-- begin --
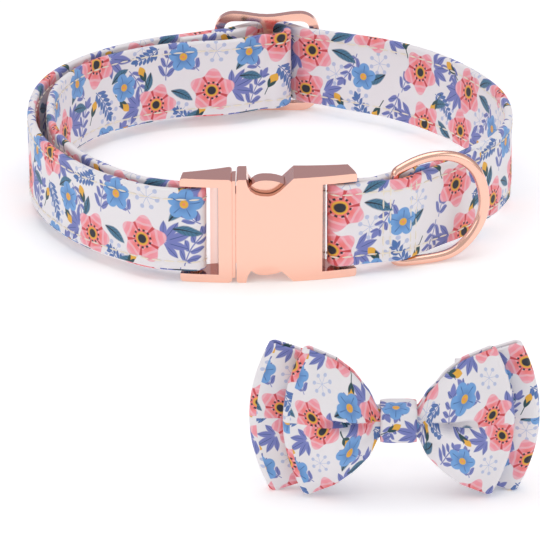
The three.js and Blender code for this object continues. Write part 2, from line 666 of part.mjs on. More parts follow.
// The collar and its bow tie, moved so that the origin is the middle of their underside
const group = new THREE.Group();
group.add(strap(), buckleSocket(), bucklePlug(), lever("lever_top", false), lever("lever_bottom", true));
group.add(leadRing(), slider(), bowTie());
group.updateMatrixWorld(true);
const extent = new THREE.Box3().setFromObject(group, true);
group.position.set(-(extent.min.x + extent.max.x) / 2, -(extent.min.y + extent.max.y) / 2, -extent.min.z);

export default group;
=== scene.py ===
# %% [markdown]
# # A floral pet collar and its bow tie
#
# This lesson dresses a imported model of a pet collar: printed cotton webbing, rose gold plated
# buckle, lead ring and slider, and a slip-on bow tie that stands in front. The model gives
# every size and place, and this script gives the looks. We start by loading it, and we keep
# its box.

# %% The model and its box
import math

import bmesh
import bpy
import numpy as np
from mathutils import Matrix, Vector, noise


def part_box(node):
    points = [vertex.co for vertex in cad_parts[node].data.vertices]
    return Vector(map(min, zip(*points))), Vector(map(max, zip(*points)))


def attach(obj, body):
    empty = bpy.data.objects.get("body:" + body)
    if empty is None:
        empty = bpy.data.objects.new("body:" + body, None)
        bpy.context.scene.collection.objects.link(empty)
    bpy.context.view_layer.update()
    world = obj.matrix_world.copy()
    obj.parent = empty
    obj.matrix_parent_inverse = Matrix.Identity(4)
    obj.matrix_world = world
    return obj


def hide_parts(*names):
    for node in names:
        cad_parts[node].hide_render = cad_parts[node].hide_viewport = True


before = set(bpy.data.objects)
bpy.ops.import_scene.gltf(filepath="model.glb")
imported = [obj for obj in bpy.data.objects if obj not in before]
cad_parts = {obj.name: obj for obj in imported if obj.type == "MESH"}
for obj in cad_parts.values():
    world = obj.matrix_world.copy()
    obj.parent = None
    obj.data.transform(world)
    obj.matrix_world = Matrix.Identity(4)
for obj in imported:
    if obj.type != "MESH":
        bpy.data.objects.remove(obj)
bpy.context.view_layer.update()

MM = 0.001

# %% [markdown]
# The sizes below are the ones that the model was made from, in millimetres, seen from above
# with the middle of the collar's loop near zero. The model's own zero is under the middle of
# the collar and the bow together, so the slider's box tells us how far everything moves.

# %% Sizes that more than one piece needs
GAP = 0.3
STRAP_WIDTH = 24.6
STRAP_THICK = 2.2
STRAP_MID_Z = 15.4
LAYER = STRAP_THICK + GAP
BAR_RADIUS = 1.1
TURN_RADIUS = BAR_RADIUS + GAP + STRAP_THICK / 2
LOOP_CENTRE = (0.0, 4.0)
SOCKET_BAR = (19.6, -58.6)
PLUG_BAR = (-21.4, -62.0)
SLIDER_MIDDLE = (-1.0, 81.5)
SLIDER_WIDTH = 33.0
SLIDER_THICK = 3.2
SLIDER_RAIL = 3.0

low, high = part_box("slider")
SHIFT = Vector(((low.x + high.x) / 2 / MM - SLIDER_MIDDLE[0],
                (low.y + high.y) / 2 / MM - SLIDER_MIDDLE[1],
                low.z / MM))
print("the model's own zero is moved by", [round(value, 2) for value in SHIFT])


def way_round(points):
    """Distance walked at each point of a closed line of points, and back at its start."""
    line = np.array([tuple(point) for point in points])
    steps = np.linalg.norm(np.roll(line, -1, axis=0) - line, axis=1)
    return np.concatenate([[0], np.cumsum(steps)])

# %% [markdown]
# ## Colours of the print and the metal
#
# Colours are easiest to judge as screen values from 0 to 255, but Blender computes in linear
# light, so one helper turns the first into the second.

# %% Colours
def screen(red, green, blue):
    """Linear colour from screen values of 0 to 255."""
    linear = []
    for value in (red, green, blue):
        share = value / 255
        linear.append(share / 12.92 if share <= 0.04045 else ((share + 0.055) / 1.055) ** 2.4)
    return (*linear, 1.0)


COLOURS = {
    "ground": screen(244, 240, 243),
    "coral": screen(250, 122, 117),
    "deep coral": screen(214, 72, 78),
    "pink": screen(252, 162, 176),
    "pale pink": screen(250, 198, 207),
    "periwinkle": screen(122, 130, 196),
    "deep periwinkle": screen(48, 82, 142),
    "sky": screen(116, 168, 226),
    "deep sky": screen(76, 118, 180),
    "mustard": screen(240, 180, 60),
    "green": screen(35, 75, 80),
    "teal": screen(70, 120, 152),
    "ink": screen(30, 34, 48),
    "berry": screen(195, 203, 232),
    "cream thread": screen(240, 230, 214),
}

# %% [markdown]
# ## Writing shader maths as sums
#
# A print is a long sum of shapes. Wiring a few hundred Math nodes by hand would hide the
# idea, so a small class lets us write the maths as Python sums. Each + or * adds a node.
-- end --
_Exercise details_
Your task is to quote the listing above word for word.

_Response to the task_
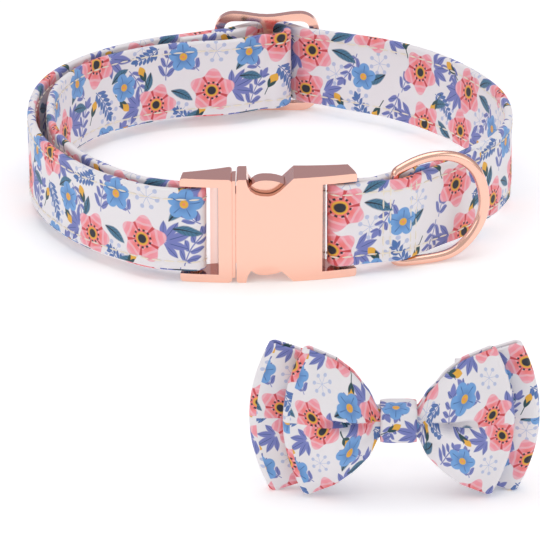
The three.js and Blender code for this object continues. Write part 2, from line 666 of part.mjs on. More parts follow.
// The collar and its bow tie, moved so that the origin is the middle of their underside
const group = new THREE.Group();
group.add(strap(), buckleSocket(), bucklePlug(), lever("lever_top", false), lever("lever_bottom", true));
group.add(leadRing(), slider(), bowTie());
group.updateMatrixWorld(true);
const extent = new THREE.Box3().setFromObject(group, true);
group.position.set(-(extent.min.x + extent.max.x) / 2, -(extent.min.y + extent.max.y) / 2, -extent.min.z);

export default group;
=== scene.py ===
# %% [markdown]
# # A floral pet collar and its bow tie
#
# This lesson dresses a imported model of a pet collar: printed cotton webbing, rose gold plated
# buckle, lead ring and slider, and a slip-on bow tie that stands in front. The model gives
# every size and place, and this script gives the looks. We start by loading it, and we keep
# its box.

# %% The model and its box
import math

import bmesh
import bpy
import numpy as np
from mathutils import Matrix, Vector, noise


def part_box(node):
    points = [vertex.co for vertex in cad_parts[node].data.vertices]
    return Vector(map(min, zip(*points))), Vector(map(max, zip(*points)))


def attach(obj, body):
    empty = bpy.data.objects.get("body:" + body)
    if empty is None:
        empty = bpy.data.objects.new("body:" + body, None)
        bpy.context.scene.collection.objects.link(empty)
    bpy.context.view_layer.update()
    world = obj.matrix_world.copy()
    obj.parent = empty
    obj.matrix_parent_inverse = Matrix.Identity(4)
    obj.matrix_world = world
    return obj


def hide_parts(*names):
    for node in names:
        cad_parts[node].hide_render = cad_parts[node].hide_viewport = True


before = set(bpy.data.objects)
bpy.ops.import_scene.gltf(filepath="model.glb")
imported = [obj for obj in bpy.data.objects if obj not in before]
cad_parts = {obj.name: obj for obj in imported if obj.type == "MESH"}
for obj in cad_parts.values():
    world = obj.matrix_world.copy()
    obj.parent = None
    obj.data.transform(world)
    obj.matrix_world = Matrix.Identity(4)
for obj in imported:
    if obj.type != "MESH":
        bpy.data.objects.remove(obj)
bpy.context.view_layer.update()

MM = 0.001

# %% [markdown]
# The sizes below are the ones that the model was made from, in millimetres, seen from above
# with the middle of the collar's loop near zero. The model's own zero is under the middle of
# the collar and the bow together, so the slider's box tells us how far everything moves.

# %% Sizes that more than one piece needs
GAP = 0.3
STRAP_WIDTH = 24.6
STRAP_THICK = 2.2
STRAP_MID_Z = 15.4
LAYER = STRAP_THICK + GAP
BAR_RADIUS = 1.1
TURN_RADIUS = BAR_RADIUS + GAP + STRAP_THICK / 2
LOOP_CENTRE = (0.0, 4.0)
SOCKET_BAR = (19.6, -58.6)
PLUG_BAR = (-21.4, -62.0)
SLIDER_MIDDLE = (-1.0, 81.5)
SLIDER_WIDTH = 33.0
SLIDER_THICK = 3.2
SLIDER_RAIL = 3.0

low, high = part_box("slider")
SHIFT = Vector(((low.x + high.x) / 2 / MM - SLIDER_MIDDLE[0],
                (low.y + high.y) / 2 / MM - SLIDER_MIDDLE[1],
                low.z / MM))
print("the model's own zero is moved by", [round(value, 2) for value in SHIFT])


def way_round(points):
    """Distance walked at each point of a closed line of points, and back at its start."""
    line = np.array([tuple(point) for point in points])
    steps = np.linalg.norm(np.roll(line, -1, axis=0) - line, axis=1)
    return np.concatenate([[0], np.cumsum(steps)])

# %% [markdown]
# ## Colours of the print and the metal
#
# Colours are easiest to judge as screen values from 0 to 255, but Blender computes in linear
# light, so one helper turns the first into the second.

# %% Colours
def screen(red, green, blue):
    """Linear colour from screen values of 0 to 255."""
    linear = []
    for value in (red, green, blue):
        share = value / 255
        linear.append(share / 12.92 if share <= 0.04045 else ((share + 0.055) / 1.055) ** 2.4)
    return (*linear, 1.0)


COLOURS = {
    "ground": screen(244, 240, 243),
    "coral": screen(250, 122, 117),
    "deep coral": screen(214, 72, 78),
    "pink": screen(252, 162, 176),
    "pale pink": screen(250, 198, 207),
    "periwinkle": screen(122, 130, 196),
    "deep periwinkle": screen(48, 82, 142),
    "sky": screen(116, 168, 226),
    "deep sky": screen(76, 118, 180),
    "mustard": screen(240, 180, 60),
    "green": screen(35, 75, 80),
    "teal": screen(70, 120, 152),
    "ink": screen(30, 34, 48),
    "berry": screen(195, 203, 232),
    "cream thread": screen(240, 230, 214),
}

# %% [markdown]
# ## Writing shader maths as sums
#
# A print is a long sum of shapes. Wiring a few hundred Math nodes by hand would hide the
# idea, so a small class lets us write the maths as Python sums. Each + or * adds a node.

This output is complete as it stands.